EXERCISE => Take the lines from the beginning of the data below through the line holding "radius, turn = about_ring(g)" and return exactly those.

SUPPLIED RECORDS =>

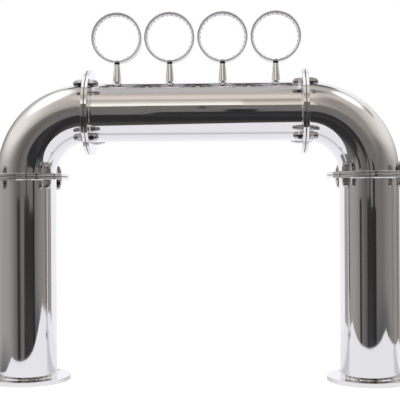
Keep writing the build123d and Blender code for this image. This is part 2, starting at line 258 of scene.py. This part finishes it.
def light_strip(g):
    """Light strip: milky silicone with pale chips, dark resistors and copper cut marks."""
    radius, turn = about_ring(g)

    def mark(pitch, first, half_width):
        """1 on marks that repeat at a pitch from the first one, all in degrees."""
        place = g.math("FLOORED_MODULO", g.math("ADD", turn, FULL_TURN + pitch / 2 - first), pitch)
        away = g.math("ABSOLUTE", g.math("SUBTRACT", place, pitch / 2))
        return g.math("LESS_THAN", away, half_width)

    at = object_coords(g)
    on_face = g.math("LESS_THAN", radius, STRIP_FACE_RADIUS)
    on_chip = g.math("LESS_THAN", radius, CHIP_RADIUS)
    every_second = mark(2 * CHIP_PITCH_DEG, 0.5 * CHIP_PITCH_DEG, RESISTOR_HALF_DEG)
    every_sixth = mark(6 * CHIP_PITCH_DEG, 1.5 * CHIP_PITCH_DEG, CUT_MARK_HALF_DEG)
    resistors = g.math("MULTIPLY", on_face, every_second)
    cut_marks = g.math("MULTIPLY", on_face, every_sixth)
    tint = g.mix(g.noise(at, scale=220.0), rgba(SILICONE), rgba(SILICONE_DULL))
    tint = g.mix(resistors, tint, rgba(RESISTOR))
    tint = g.mix(cut_marks, tint, rgba(COPPER))
    tint = g.mix(on_chip, tint, rgba(CHIP))
    grain = g.bump(g.noise(at, scale=900.0), strength=0.5, distance=0.04 * MM)
    return g.add("ShaderNodeBsdfPrincipled",
                 {"Base Color": tint, "Roughness": 0.35, "Normal": grain}).outputs[0]


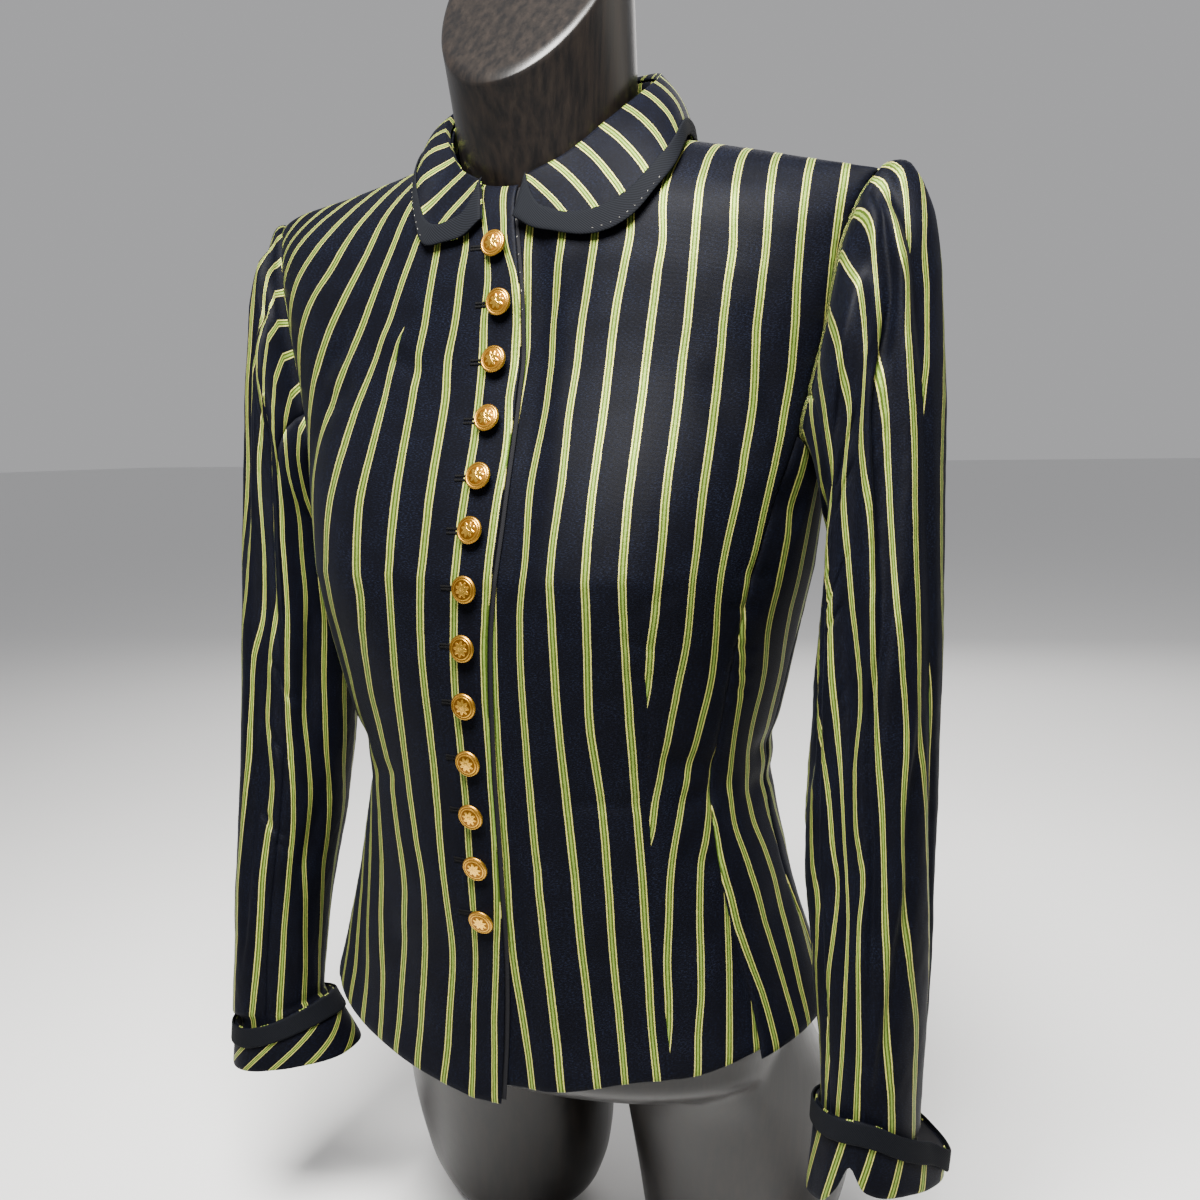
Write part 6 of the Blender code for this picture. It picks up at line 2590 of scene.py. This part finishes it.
@dataclass
class DressForm:
    """The limbless form: a torso, a leaning neck and two short thigh stumps."""

    columns: int = 120
    voxel: float = 0.0032
    rounds: int = 6
    neck_base: tuple = (0.0, -0.009, 0.655)
    neck_base_size: tuple = (0.0560, 0.0505)
    neck_top: tuple = (0.0, -0.026, 0.791)
    neck_top_radius: float = 0.0585
    cap_slope: float = 1.327
    rim: float = 0.004
    ridge_shorter: float = 0.90
    ridge_drop: float = 0.008
    ridge_half: float = 0.003
    belly_levels: tuple = (0.094, 0.16)
    chest_levels: tuple = (0.17, 0.655)
    stump_columns: int = 72
    neck_layers: int = 24

    def stack(self, rings: Sequence[np.ndarray], first: int) -> tuple:
        """A closed solid of rings laid from the bottom up.

        Args:
            rings: its rings.
            first: the number of its first point.

        Returns:
            Its points and its faces.
        """
        count, layers = len(rings[0]), len(rings)
        index = first + np.arange(count * layers).reshape(layers, count)
        after = np.roll(index, -1, 1)
        sides = np.stack([index[:-1], after[:-1], after[1:], index[1:]], -1)
        faces = [*sides.reshape(-1, 4).tolist(), index[0, ::-1].tolist(),
                 index[-1].tolist()]
        return np.concatenate(rings).tolist(), faces

    def torso_rings(self) -> list:
        """The torso's rings, up to its shoulder ridge."""
        angle = np.linspace(-math.pi, math.pi, self.columns + 1)[:-1]
        rings = []
        for level in np.r_[np.linspace(*self.belly_levels, 12),
                           np.linspace(*self.chest_levels, 60)]:
            depth, share, drop = (float(along(FORM, column, level)) for column in
                                  ("depth", "share", "drop"))
            ring = TORSO.inset(angle, level, depth)
            ring[..., :2] *= share
            ring[..., 2] -= drop
            rings.append(ring)
        ridge = TORSO.point(angle, TORSO.ridge_level)
        ridge[..., 0] *= self.ridge_shorter
        beyond = np.maximum(np.abs(ridge[..., 0]) - TORSO.ridge_flat, 0)
        ridge[..., 2] = TORSO.ridge_height - TORSO.ridge_slope * beyond - self.ridge_drop
        last = rings[-1]
        for share in (0.35, 0.65, 0.88):
            rings.append(last + (ridge - last) * share)
        thin = ridge.copy()
        thin[..., 1] = TORSO.ridge_depth - self.ridge_half * np.cos(angle)
        rings.append(thin)
        return rings

    def stump_rings(self, side: int) -> list:
        """A stump's rings.

        Args:
            side: 1 on the wearer's left, -1 on the right.

        Returns:
            Rings of points, from the sole upward.
        """
        count = self.stump_columns
        circle = np.linspace(0, 2 * math.pi, count + 1)[:-1]
        rings = []
        for level in np.linspace(STUMP[0].level, STUMP[-1].level, 60):
            x, y, width, depth = (float(along(STUMP, column, level)) for column in
                                  ("x", "y", "half_width", "half_depth"))
            rings.append(np.stack([side * x + width * np.cos(circle),
                                   y + depth * np.sin(circle),
                                   np.full(count, level)], -1))
        return rings

    def neck_rings(self) -> list:
        """The neck's rings, with a rounded rim and a slanting cap."""
        circle = np.linspace(0, 2 * math.pi, self.columns + 1)[:-1]
        straight = self.neck_layers
        rounds = [(0.0, 0.0)] * straight
        rounds += [(1 - math.cos(t), math.sin(t))
                   for t in np.linspace(0, math.pi / 2, 9)[1:]]
        rounds += [(1.0 + 1.5 * k, 1.0 + 0.04 * k) for k in range(1, 9)]
        shares = np.r_[np.linspace(0, 1, straight), np.ones(len(rounds) - straight)]
        rings = []
        for share, (inward, upward) in zip(shares, rounds):
            size = [edge * (1 - share) + self.neck_top_radius * share - inward * self.rim
                    for edge in self.neck_base_size]
            centre = [base * (1 - share) + top * share
                      for base, top in zip(self.neck_base, self.neck_top)]
            y = centre[1] + size[1] * np.sin(circle)
            z = (centre[2] + self.cap_slope * (y - centre[1]) * share
                 + upward * self.rim)
            rings.append(np.stack([size[0] * np.cos(circle), y, z], -1))
        return rings

    def build(self) -> None:
        points, faces = [], []
        for rings in (self.torso_rings(), self.stump_rings(-1), self.stump_rings(1)):
            more, sides = self.stack(rings, len(points))
            points += more
            faces += sides
        data = bpy.data.meshes.new("form_lump")
        data.from_pydata(points, [], faces)
        lump = put_in_scene("form_lump", data)
        remesh = lump.modifiers.new("skin", "REMESH")
        remesh.mode = "VOXEL"
        remesh.voxel_size = self.voxel
        smooth = lump.modifiers.new("smooth", "SMOOTH")
        smooth.factor = 0.5
        smooth.iterations = self.rounds
        graph = bpy.context.evaluated_depsgraph_get()
        skin = bpy.data.meshes.new_from_object(lump.evaluated_get(graph))
        bpy.data.objects.remove(lump)
        points = [tuple(vertex.co) for vertex in skin.vertices]
        faces = [tuple(face.vertices) for face in skin.polygons]
        more, sides = self.stack(self.neck_rings(), len(points))
        points, faces = np.array(points + more) + PLACE, faces + sides
        data = bpy.data.meshes.new("form_body")
        data.from_pydata(points.tolist(), [], faces)
        data.shade_smooth()
        data.materials.append(bpy.data.materials["dark wood"])
        WARDROBE.hard(put_in_scene("form_body", data), ("dress_form",))


# ---- Finishes ----
@dataclass(frozen=True)
class StripedWeave:
    """The striped cloth's threads: their colours, and how far out each of them ends."""

    ground: tuple = (0.0014, 0.0015, 0.0026, 1)
    speck: tuple = (0.0066, 0.0088, 0.019, 1)
    cream: tuple = (0.42, 0.40, 0.105, 1)
    olive: tuple = (0.042, 0.072, 0.009, 1)
    centre: tuple = (0.155, 0.235, 0.042, 1)
    outline: tuple = (0.004, 0.004, 0.005, 1)
    centre_to: float = 0.00048
    olive_to: float = 0.00160
    cream_to: float = 0.00228
    outline_to: float = 0.00275
    inner_soft: float = 0.00014
    outer_soft: float = 0.00012
    rib: float = 0.00035


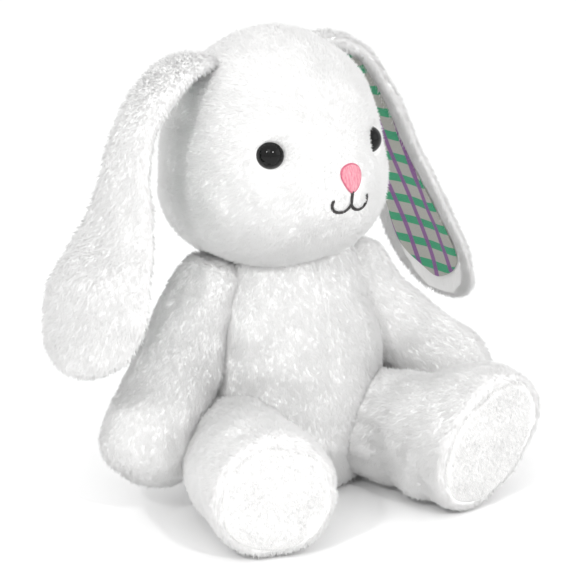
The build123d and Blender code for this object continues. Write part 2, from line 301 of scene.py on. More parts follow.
# %% Body coat
BODY_DEPTH = 0.85  # front to back over side to side
body_profile = smooth_line([(34, 0.6), (42, 3), (48, 12), (53, 24), (54, 36), (52.8, 60), (48.5, 85),
                            (42, 110), (33, 131)], 110)  # radius and height
turn = np.linspace(0, 2 * np.pi, 168, endpoint=False)
body_rings = np.stack([np.outer(body_profile[:, 0], np.cos(turn)),
                       np.outer(body_profile[:, 0], np.sin(turn)) * BODY_DEPTH,
                       np.repeat(body_profile[:, 1:], 168, 1)], -1)
body_coat = closed_skin("body_coat", body_rings, coat_cloth)


def body_relief(p):
    """Lumps of stuffing, less a groove along the seams: front and back middle, and both sides."""
    high = bell(np.minimum(p[:, 2] - 8, 0), 8)
    middle = bell(p[:, 0], 1.3) * (np.abs(p[:, 1]) > 15)
    sides = bell(p[:, 1] - 4, 1.3) * (np.abs(p[:, 0]) > 20)
    pucker = 0.12 * np.sin(p[:, 2] * 2 * np.pi / 9) * bell(p[:, 0], 5) * (p[:, 1] < 0)
    lumps = 1.1 * waves(p, 46, 3) * high + 0.35 * waves(p, 16, 4) * high
    return lumps - 0.6 * middle - 0.7 * sides + pucker


push(body_coat, body_relief)
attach(body_coat, "torso")
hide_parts("torso_front_right_panel", "torso_front_left_panel", "torso_back_right_panel",
            "torso_back_left_panel", "torso_stuffing", "seat_pellet_bag", "seat_pellets")
size_of(body_coat)

# %% Body pile


def down(p):
    """Brushed straight down."""
    return np.tile([0.0, 0.0, -1.0], (len(p), 1))


def off_seat(p, n):
    """Not under the seat, nor on the top under the head."""
    return (p[:, 2] < 130.5) & (n[:, 2] > -0.9)


pile("body_pile", body_coat, "torso", PILE_DENSITY, PILE_LENGTH, down, 11, keep=off_seat)

# %% [markdown]
# ## Neck
# Under the chin the cloth is gathered round a ball of stuffing. Only a sliver shows, so it is a small pleated
# ring that hides the gap when the head turns.

# %% Neck gather
neck_at = np.array([-7.0, 4.0, 121.0])
rise = np.linspace(-1.35, 1.35, 40)[:, None]
round_neck = np.linspace(0, 2 * np.pi, 120, endpoint=False)
neck_r = 25 * np.cos(rise) ** 0.5 + 0.6 * np.cos(round_neck * 18) * np.cos(rise)
neck_rings = np.stack([neck_r * np.cos(round_neck), neck_r * np.sin(round_neck) * 0.92,
                       13 * np.sin(rise) + 0 * round_neck], -1) + neck_at
neck_coat = closed_skin("neck_gather", neck_rings, coat_cloth)
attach(neck_coat, "neck")
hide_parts("neck_stuffing")
size_of(neck_coat)
pile("neck_pile", neck_coat, "neck", 1.2, 4.0, down, 12, keep=lambda p, n: n[:, 2] < 0.5)

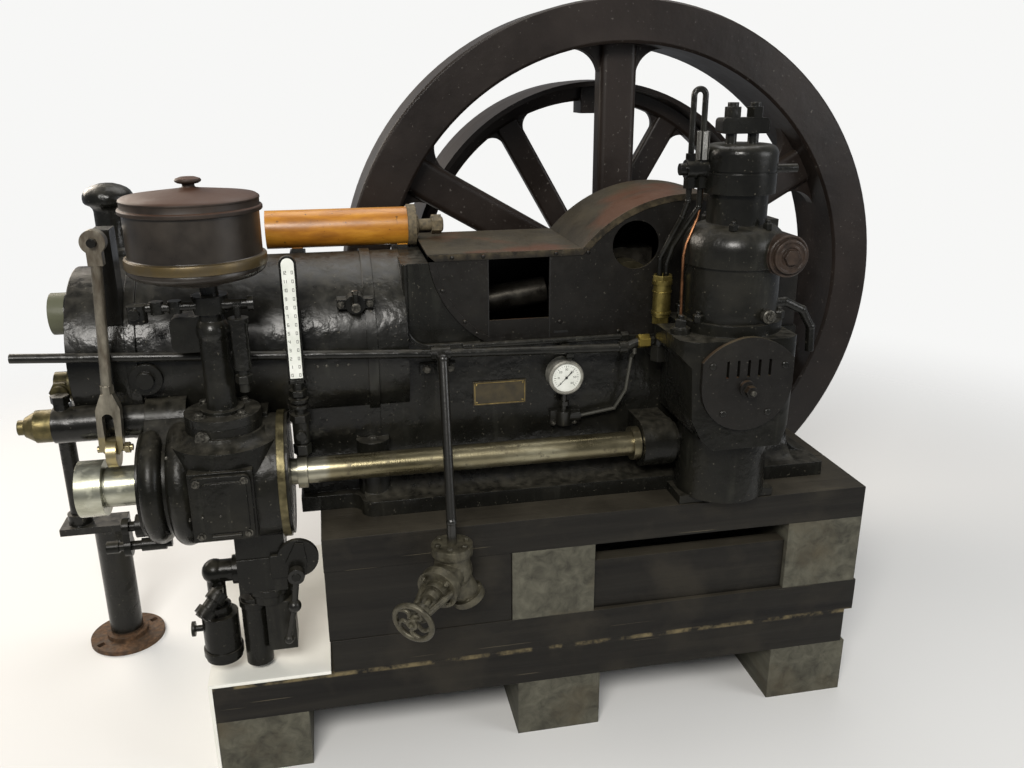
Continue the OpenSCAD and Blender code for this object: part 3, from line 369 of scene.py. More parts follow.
dull = calc(t, "ADD", to_range(t, patches, 0.3, 0.7, 0.19, 0.35), calc(t, "MULTIPLY", top_tint, 0.34))
t.links.new(dull, shader.inputs["Roughness"])
lumpy = to_range(t, noise(t, 0.11, 2, 0.5), 0.46, 0.62, 0.10, 0.75)
add_bump(t, shader, [(both(t, lumps, lumpy), 0.62, 0.006), (runs, 0.25, 0.003), (pits, 0.10, 0.0008)], 0.003)
settle(shader, specular=0.3)
dress(engine_paint, "bed_frame", "cylinder_jacket", "intake_pot", "governor_column",
      "governor_arm", "compressor_pipes", "regulating_lever", "sight_scale")

# Pump group, compressor case and shaft bracket
# Cast iron in the same enamel, but duller: these castings are bolted on low down, where
# oil and dust collect.


def copy_of(material, name):
    m = material.copy()
    m.name = name
    t = m.node_tree
    return m, t, t.nodes["Principled BSDF"]


dull_paint, t, shader = copy_of(engine_paint, "dull_paint")
settle(shader, specular=0.17)
dress(dull_paint, "housing_cover", "fuel_pump", "compressor_body", "shaft_bearing")

# Cylinder head
# One casting bolted to the end of the jacket and painted like it. The union at its lower
# front is brass under old paint, and the face of the upper cap has lost its gloss.
UNION_DARK, UNION_BRASS = (0.028, 0.024, 0.012), (0.125, 0.105, 0.046)
CAP_GREY = (0.085, 0.088, 0.055)
cap_paint, t, shader = copy_of(engine_paint, "cap_paint")
union = both(t, between(t, "X", -1620, -1536.5), between(t, "Z", 985, 1060))
overlay(t, shader, union, mottle(t, noise(t, 0.02, 4), UNION_DARK, UNION_BRASS, 0.35, 0.65), 0.38, 0.6)
cap_face = both(t, between(t, "X", -1600, -1537.5), between(t, "Z", 1139.5, 1240.5))
overlay(t, shader, cap_face, CAP_GREY, 0.5)
dress(cap_paint, "cylinder_head")

# Drive housing with its machined rim
# A round casting that closes in the drive of the governor and the pump. The rim at its
# right end was turned bright and has gone yellow-brown.
RIM_X, RIM_INNER = (-1070.5, -1051.5), 152.5
RIM_DARK, RIM_LIGHT = (0.045, 0.038, 0.019), (0.175, 0.150, 0.080)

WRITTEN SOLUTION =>
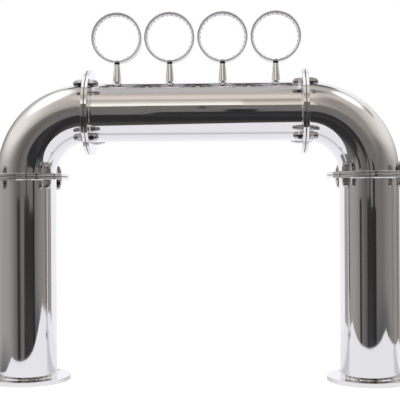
Keep writing the build123d and Blender code for this image. This is part 2, starting at line 258 of scene.py. This part finishes it.
def light_strip(g):
    """Light strip: milky silicone with pale chips, dark resistors and copper cut marks."""
    radius, turn = about_ring(g)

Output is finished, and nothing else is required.